Further contestation over access of fuel shipments to Hudaydah port, export of crude oil from government controlled areas, the re-opening of Sana’a airport, control over oil-producing governorates and oil export revenues, the telecommunications sector, the supply of cooking gas, and control over the national air carrier, Yemenia airways, demonstrates beyond doubt that control over resources is a critical driver of the conflict in Yemen.

Economic peacemaking

Yet international mediation and peacemaking efforts have fallen short of addressing the economic dimensions of the conflict adequately. The official UN-led peace process engaged with some of these issues – including the economic file as one of the confidence-building measures in the Stockholm consultations in December 2018, and brokered a temporary agreement for access of fuel shipments to Hudaydah port in early 2020 (a deal which collapsed a few months later). However, it was not until January 2022 that the new Special Envoy, Hans Grundberg, announced that the framework for the peace process would include three tracks: political, military/security, and economic.

An employee of Yemen’s Central Bank counts stacks of Yemeni currency at the bank’s headquarters in the Houthicontrolled capital Sana’a, Yemen, 23 June 2021.
An employee of Yemen’s Central Bank counts stacks of Yemeni currency at the bank’s headquarters in the Houthi controlled capital Sana’a, Yemen, 23 June 2021. © Mohammed Huwais/AFP via Getty Images

Three out of the five points of the truce announced in April 2022 were related to the economic file (entry of fuel ships to Hudaydah port, flights out of Sana’a airport, and opening of roads in Taiz).
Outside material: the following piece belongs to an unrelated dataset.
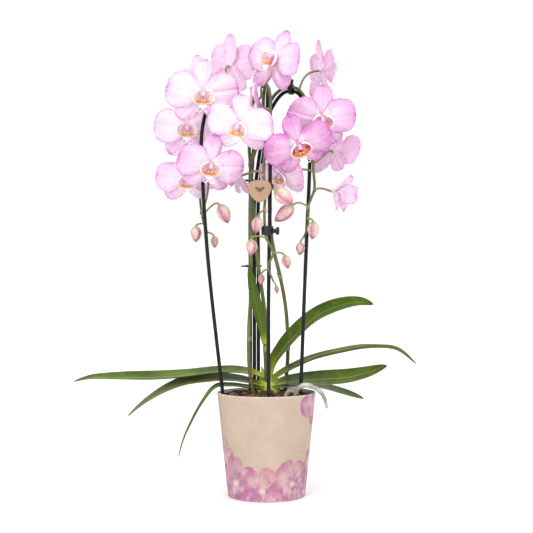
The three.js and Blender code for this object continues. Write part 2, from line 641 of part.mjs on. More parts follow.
// A band round a wire, square to it, and round the other lines that pass through its plane. Each
// line is a curve and its radius. `trim` gives geometries beside the band: its argument is the
// middle of the band's outermost circle and the distance from there to the band's outside.
function band(host, place, others, { height, wall, trim = () => [] }) {
  const origin = host.getPoint(nearest(host, V(...place)));
  const along = host.getTangent(nearest(host, V(...place)));
  const across = V(0, -1, 0).cross(along).normalize();
  const frame = new THREE.Matrix4().makeBasis(across, along.clone().cross(across), along);
  frame.setPosition(origin);
  const inverse = frame.clone().invert();
  const circles = others.map(([curve, radius]) => {
    const near = nearest(curve, origin, 0.05);
    const offPlane = (t) => Math.abs(curve.getPoint(t).sub(origin).dot(along));
    const ways = Array.from({ length: 121 }, (_, i) => near + (i - 60) * 5e-4);
    const crossing = ways.reduce((best, t) => (offPlane(t) < offPlane(best) ? t : best));
    const { x, y } = curve.getPoint(crossing).applyMatrix4(inverse);
    return { x, y, radius };
  });
  circles.push({ x: 0, y: 0, radius: WIRE.radius });
  const shape = new THREE.Shape(bandOutline(circles, SLACK + wall));
  shape.holes.push(new THREE.Path(bandOutline(circles, SLACK)));
  const ring = new THREE.ExtrudeGeometry(shape, { depth: height, bevelEnabled: false });
  ring.translate(0, 0, -height / 2);
  const outer = circles.reduce((far, one) => (one.x + one.radius > far.x + far.radius ? one : far));
  const parts = [ring, ...trim(outer, outer.radius + SLACK + wall)];
  return fuse(parts.map((part) => toSolid(part.applyMatrix4(frame))));
}

const boxAt = (x, y, turn, ...size) =>
  new THREE.BoxGeometry(...size).rotateZ(turn).translate(x, y, 0);
const knobDisc = (x, y, radius, depth) =>
  new THREE.CylinderGeometry(radius, radius, depth, 8).rotateZ(Math.PI / 2).translate(x, y, 0);
const tieTail = ({ x, y }, edge) => [boxAt(x + edge + 3, y, -0.15, 8, 1.2, 2)];
const ears = ({ x, y }, edge) => [
  boxAt(x + edge + 1.6, y + 0.8, 0.4, 6, 1.6, 4),
  boxAt(x + edge + 1.6, y - 0.8, -0.4, 6, 1.6, 4),
];
const knob = ({ x, y }, edge) => [
  knobDisc(x + edge + 1.5, y, 2.6, 5),
  knobDisc(x + edge + 5, y, 4.6, 3.2),
];

function addTiesAndClips() {
  const { left, right, front } = hoopCurve;
  const wire = (name) => [hoopCurve[name], WIRE.radius];
  const stem = (name) => [spikeCurve[name], STEM.footRadius];
  const tie = { height: 2.4, wall: 1, trim: tieTail };
  const clip = { height: 5, wall: 1.4, trim: ears };
  const bands = {
    tie_low: band(front, [-10, 26, 277], [wire("left"), wire("right")], tie),
    tie_middle: band(right, [-13, 26, 384], [wire("left"), wire("front"), stem("left")], tie),
    tie_high: band(right, [-5, 24, 432], [wire("front"), stem("centre")], tie),
    clip_knob: band(front, [4, -50, 322], [stem("centre")], { height: 11, wall: 1.5, trim: knob }),
    clip_left: band(left, [-34, 6, 485], [stem("left")], clip),
    clip_right: band(right, [30, 1, 492], [stem("right")], clip),
    clip_tag: band(front, [4.2, -50, 371], [stem("centre")], { height: 7, wall: 1.2 }),
  };
  for (const [name, solid] of Object.entries(bands)) {
    addMesh(name, toGeometry(solid), COLOURS.black, 0.4);
  }
}

// ---------------------------------------------------------------- tag
// The tag is a rounded triangle with its point down, which stands against its clip.
function addTag() {
  const half = TAG.width / 2;
  const shape = new THREE.Shape();
  shape.moveTo(0, -half * 1.1);
  shape.bezierCurveTo(half * 0.7, -half * 0.95, half * 1.3, half * 0.1, half * 0.95, half * 0.62);
  shape.bezierCurveTo(half * 0.7, half * 1.02, -half * 0.7, half * 1.02, -half * 0.95, half * 0.62);
  shape.bezierCurveTo(-half * 1.3, half * 0.1, -half * 0.7, -half * 0.95, 0, -half * 1.1);
  const plate = { depth: TAG.thickness, bevelEnabled: false, curveSegments: 6 };
  const solid = toSolid(new THREE.ExtrudeGeometry(shape, plate));
  const mesh = addMesh("tag", toGeometry(solid), COLOURS.tag, 0.8);
  mesh.position.set(TAG.x, TAG.y, TAG.z);
  mesh.rotation.set(Math.PI / 2, degToRad(TAG.turn), 0);
}

// ---------------------------------------------------------------- assembly
function addPotsAndBark() {
  const outer = taperedPot(potRadius, 0, POT.height, POT.wall, POT.floor, POT.segments);
  const { wall, segments } = GROW_POT;
  const inner = taperedPot(growPotRadius, growPotFoot, growPotRim, wall, wall, segments);
  const standing = [
    crown(HOLE),
    ...Object.keys(HOOPS).map((name) => hoop(name, HOLE)),
    ...Object.keys(SPIKES).map(lowStem),
    ...Object.values(ROOTS).map((shape) => root(shape, HOLE)),
  ];
  addMesh("pot", toGeometry(outer), COLOURS.card, 0.75);
  addMesh("grow_pot", toGeometry(inner), COLOURS.black, 0.5);
  addMesh("bark", toGeometry(bark(standing)), COLOURS.bark, 0.9);
}

function addFoliage() {
  const sheaths = cutAway(crown(), Object.keys(SPIKES).map(lowStem));
  addMesh("crown", toGeometry(sheaths), COLOURS.crown);
  for (const [name, shape] of Object.entries(LEAVES)) {
    const body = leaf(shape, LEAF.rows, LEAF.columns).subtract(crown(GAP));
    addMesh(name, toGeometry(body), COLOURS.leaf);
  }
  const narrow = leaf(BRACT_LEAF, LEAF.narrowRows, LEAF.narrowColumns);
  addMesh("leaf_bract", toGeometry(narrow), COLOURS.bract);
  for (const [name, shape] of Object.entries(ROOTS)) {
    addMesh(name, toGeometry(root(shape)), COLOURS.root, 0.8);
  }
}

addPotsAndBark();
addFoliage();
for (const name of Object.keys(HOOPS)) addMesh(`hoop_${name}`, toGeometry(hoop(name)), COLOURS.black, 0.35);
for (const name of Object.keys(SPIKES)) addMesh(`spike_${name}`, toGeometry(spike(name)), COLOURS.stem);
Object.entries(BLOOMS).forEach(addBloom);
addTiesAndClips();
addTag();

export default group;
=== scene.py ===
"""A potted moth orchid: fine petals, lips, buds, leaves, bark, wires, ties and a printed pot.

Lengths in the shape functions are millimetres in the part's frame, and each mesh is in metres.
The plant's front looks along -Y.
"""

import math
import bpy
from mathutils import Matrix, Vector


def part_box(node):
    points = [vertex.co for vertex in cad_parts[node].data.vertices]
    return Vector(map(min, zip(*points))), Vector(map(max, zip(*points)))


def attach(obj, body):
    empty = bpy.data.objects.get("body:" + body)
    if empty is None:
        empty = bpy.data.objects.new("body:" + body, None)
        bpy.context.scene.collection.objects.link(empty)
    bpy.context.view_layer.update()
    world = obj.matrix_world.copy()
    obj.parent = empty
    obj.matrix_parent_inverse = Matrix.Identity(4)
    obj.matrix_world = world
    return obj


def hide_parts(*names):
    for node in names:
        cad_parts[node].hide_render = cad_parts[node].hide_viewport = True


bl_info = {
    "name": "Potted Moth Orchid",
    "version": (1, 0, 0),
    "blender": (4, 5, 0),
    "location": "3D View > Sidebar > Orchid",
    "description": "Builds the fine pieces of a potted moth orchid round its solids",
    "category": "Add Mesh",
}

from typing import NamedTuple

import bpy
import numpy as np
from bpy.props import FloatProperty, FloatVectorProperty, IntProperty, PointerProperty

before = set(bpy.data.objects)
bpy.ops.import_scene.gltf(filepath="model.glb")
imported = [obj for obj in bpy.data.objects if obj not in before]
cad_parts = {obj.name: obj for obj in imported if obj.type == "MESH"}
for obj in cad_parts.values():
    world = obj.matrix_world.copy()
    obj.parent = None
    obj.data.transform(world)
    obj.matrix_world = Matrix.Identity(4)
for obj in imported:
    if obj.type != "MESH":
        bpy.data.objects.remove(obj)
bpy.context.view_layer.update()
MM = 0.001

# ------------------------------------------------------------------ the plant's plan
# These places are the solids' own: the wires, stems, blooms, buds and leaves follow them.
CROWN = {"x": 3.0, "y": 2.0, "foot": 100.0, "height": 48.0, "depth": 0.77}
BLOOM_RADIUS = 43.0
BARK_BRIM = 120.1  # height of the bark where it meets the grow pot

HOOPS = {
    "left": [
        (-20, 26, 60), (-20, 26, 130), (-20, 26, 260), (-20, 26, 360), (-17, 24, 410),
        (-15, 21, 440), (-22, 14, 470), (-38, 4, 488), (-56, -4, 490), (-70, -9, 473),
        (-78, -12, 440), (-77.2, -12, 385), (-71, -12, 290), (-57, -12, 160), (-45, -9, 60),
    ],
    "right": [
        (-15, 26, 60), (-15, 26, 130), (-15, 26, 260), (-15, 26, 360), (-11, 25.5, 400),
        (-5, 24, 437), (6, 16, 472), (22, 6, 491), (38, -3, 489), (48, -10, 468),
        (52, -14, 435), (52, -15, 400), (48.3, -15, 310), (45.4, -15, 238), (41.5, -15, 134),
        (38.5, -15, 60),
    ],
    "front": [
        (-10, 26, 60), (-10, 26, 130), (-10, 26, 260), (-10, 26, 360), (-6, 22, 400),
        (-1, 17, 437), (1, 9, 470), (1.5, -6, 488), (2.5, -22, 492), (3.5, -38, 481),
        (4.3, -48, 455), (4.3, -50, 403), (4.1, -50, 356), (2.4, -50, 239), (2.5, -50, 132),
        (2.5, -46, 60),
    ],
}
BESIDE = 5.4  # from a wire's middle line to the stem that runs along it


class Bloom(NamedTuple):
    """Where a bloom is, which way it faces, and its looks. Its name starts with its spike's."""

    middle: tuple
    facing: tuple  # turn, tilt and roll in degrees
    size: float
    start: tuple  # where on the spike its stalk starts
    leave: tuple  # the way that the stalk sets out
    tone: float  # how deep its pink is
    opened: float = 1.0


class Leaf(NamedTuple):
    """A leaf's midrib, the way that its width runs at the base and the tip, and its looks."""

    midrib: list
    sides: tuple
    width: float
    channel: float  # how far its rims rise, as a share of its width
    olive: float
    # A tan below 0 is painted shade: it darkens the whole leaf beyond its base.
    tan: float  # how tan it is, or how much darker if it is below 0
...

Negotiations to extend the truce again centred primarily on economic issues; Grundberg announced in October 2022 that he had submitted a proposal to the parties to extend the truce by six months with additional elements including ‘the payment of civil servant salaries and pensions, the opening of specific roads in Taiz and other governorates, additional destinations for flights to and from Sanaa airport, unhindered entry of fuel ships into Hudaydah port’. While the truce was not formally extended, it has largely held. Meanwhile, Saudi Arabia has continued direct talks with the Houthi movement, increasingly publicly and visibly as they progressed. Within these negotiations, economic issues and especially questions surrounding the payment of public sector salaries have taken centre stage.
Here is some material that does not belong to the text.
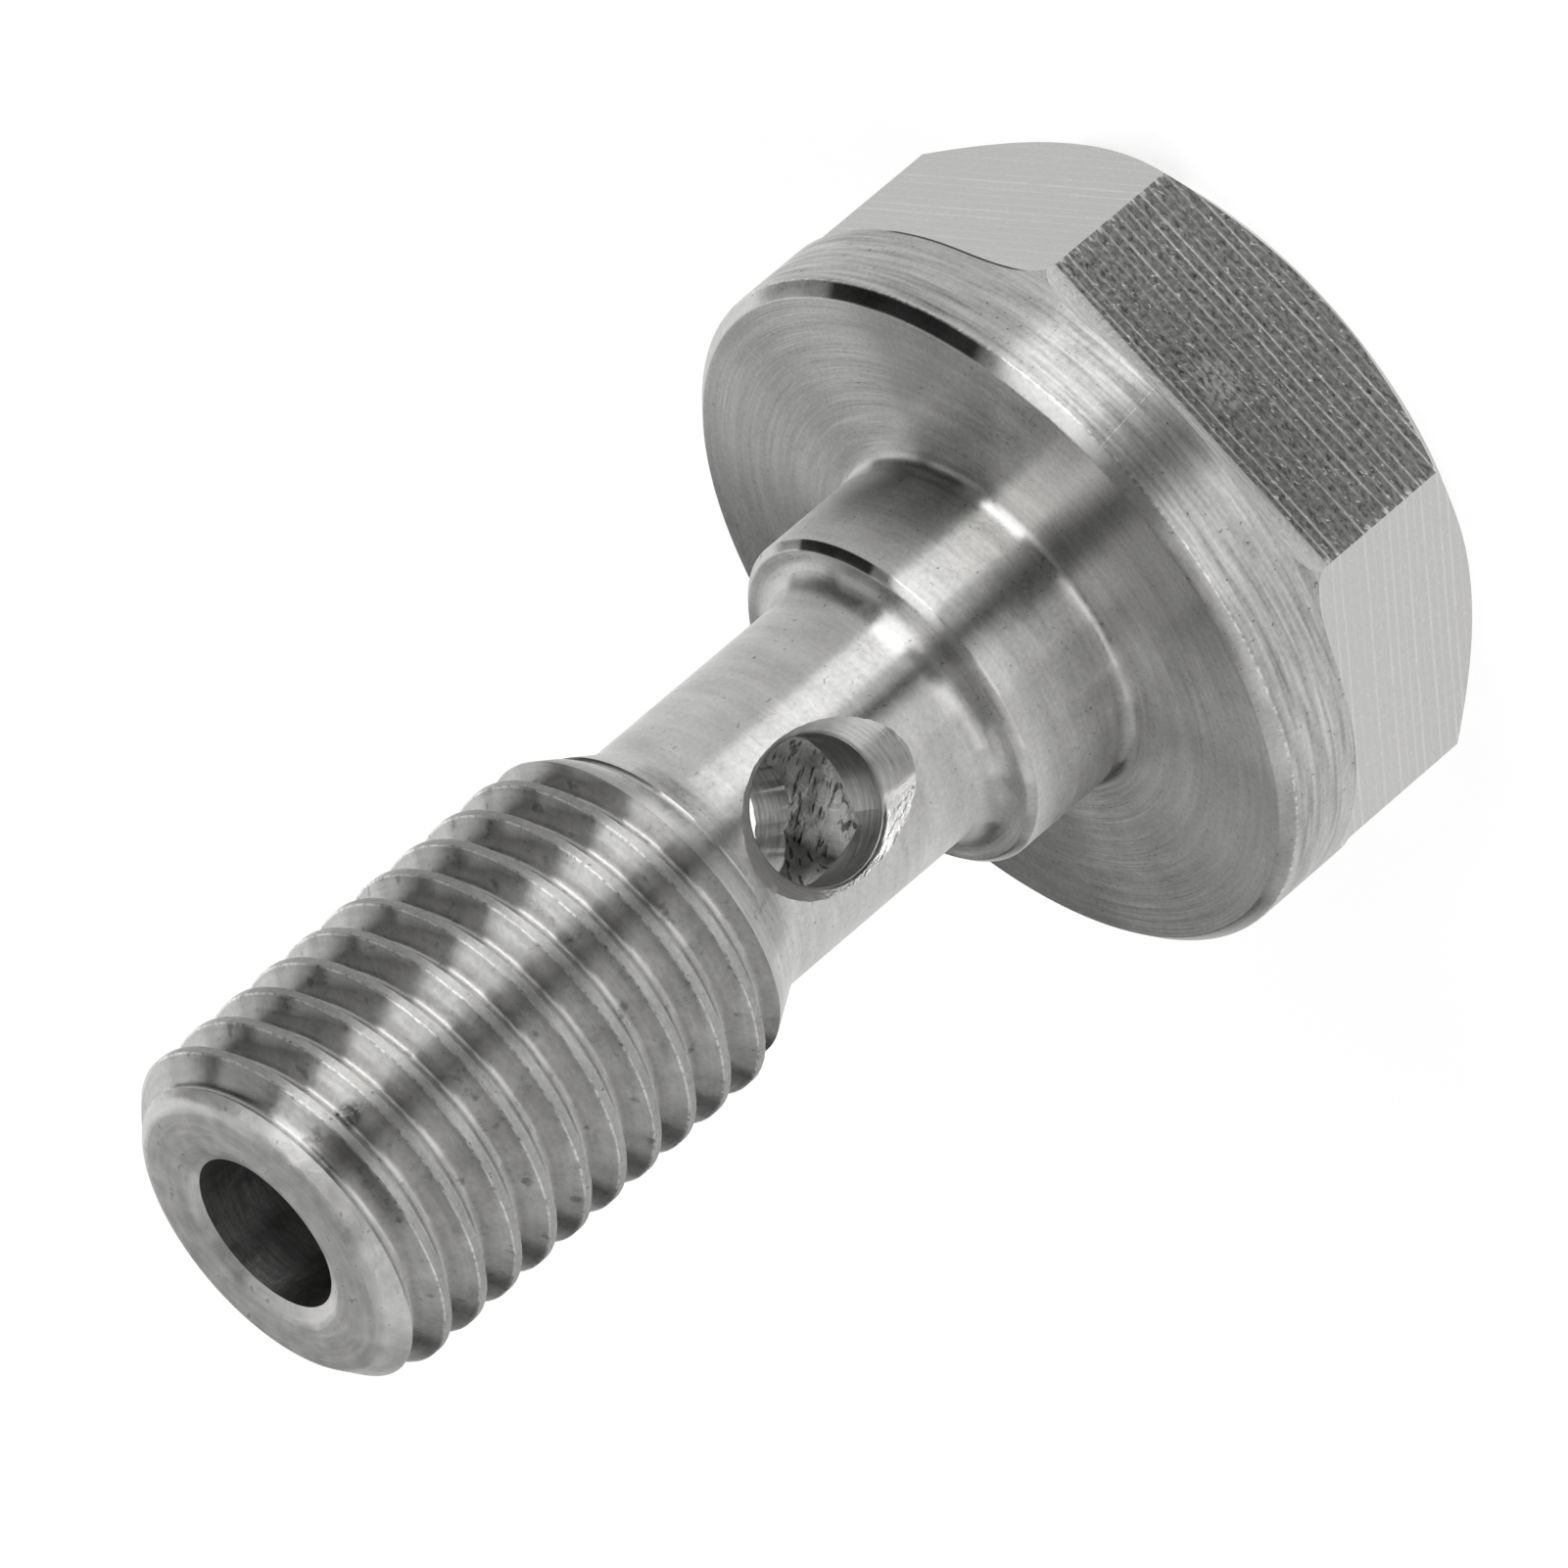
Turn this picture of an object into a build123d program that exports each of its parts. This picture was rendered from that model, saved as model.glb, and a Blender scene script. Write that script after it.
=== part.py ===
from build123d import *

import os
from math import ceil, radians, tan

os.makedirs("parts", exist_ok=True)

# A banjo bolt: one piece, turned from round bar, drilled down the shank and across the neck,
# with a hexagon milled on the head and a helical thread cut on the shank.
# Millimetres. The origin is the middle of the sealing face under the head.
# +Z runs along the shank to its threaded tip, and +X is square to one of the hexagon's flats.

# Head
head_sides = 6
across_flats = 21.0
head_height = 10.5
collar_diameter = 24.4
collar_edge_chamfer = 0.4
flat_length = 6.25
flat_end_radius = 1.2
head_chamfer_angle = 34.0
head_face_diameter = 20.0

# Shank. The neck swells out to the shoulder in a blend that is close to a quarter circle.
shank_length = 31.7
pilot_diameter = 11.9
pilot_length = 4.5
neck_diameter = 9.0
neck_blend = 1.0
neck_blend_fullness = 0.55

# Thread, a right-hand one with 60 degree flanks and flat roots
thread_diameter = 11.85
thread_root_diameter = 10.16
thread_pitch = 1.5
thread_crest_width = 0.27
thread_flank_angle = 60.0
thread_length = 15.9
thread_lead = 0.84
tip_face_diameter = 9.6
tip_chamfer_angle = 45.0
runout_angle = 30.0

# Oil way: a blind bore from the tip, met by a hole drilled across the neck
bore_diameter = 5.4
bore_depth = 23.1
bore_point_angle = 120.0
bore_mouth_diameter = 6.3
bore_mouth_angle = 120.0
cross_hole_diameter = 4.6
cross_hole_height = 10.3
cross_hole_turn = -20.5
countersink_diameter = 6.5
countersink_angle = 90.0


def drop(run, angle):
    """Height of a slope over a run, at an angle measured from the run."""
    return run * tan(radians(angle))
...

Priorities for future mediation

If the Saudi–Houthi talks succeed in reaching an agreement, including with the internationally recognised government, the economic track will have a prominent role in the next stages of the peace process and the UN roadmap. This will require the international community to provide political support and an authorising environment to move it forward. It will also require a significant boost in the political economy and economic negotiation resources and capacities of the Office of the UN Special Envoy to lead its mediation.